The Log: What every software engineer should know about real-time data’s unifying abstraction (Jay Kreps)

Logging is essential to every serious software system. But it’s not easy – getting it right can be indeed hard, especially in real-time. This article provides a deep knowledge about the concept.

http://engineering.linkedin.com/distributed-systems/log-what-every-software-engineer-should-know-about-real-time-datas-unifying

The Absolute Minimum Every Software Developer Absolutely, Positively Must Know About Unicode and Character Sets (Joel Spolsky)

It’s been 26 years since Unicode was introduced and still, not all people can get it right.

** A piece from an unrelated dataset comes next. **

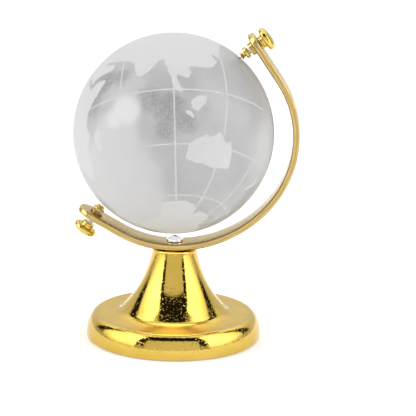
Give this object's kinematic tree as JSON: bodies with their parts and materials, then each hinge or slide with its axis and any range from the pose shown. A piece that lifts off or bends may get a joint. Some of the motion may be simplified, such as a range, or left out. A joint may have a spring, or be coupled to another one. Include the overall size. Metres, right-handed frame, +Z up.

This article gives you – as the tittle suggests – a minimum knowledge about Unicode, and how to not get it wrong.

http://www.joelonsoftware.com/articles/Unicode.html

What Every Programmer Should Know About Memory (PDF) (Ulrich Drepper)

This is a pretty low-level paper, you will learn about how memory works at hardware level. Still interesting and useful. Who knows someday you’ll have to get your hands dirty with some memory stuffs?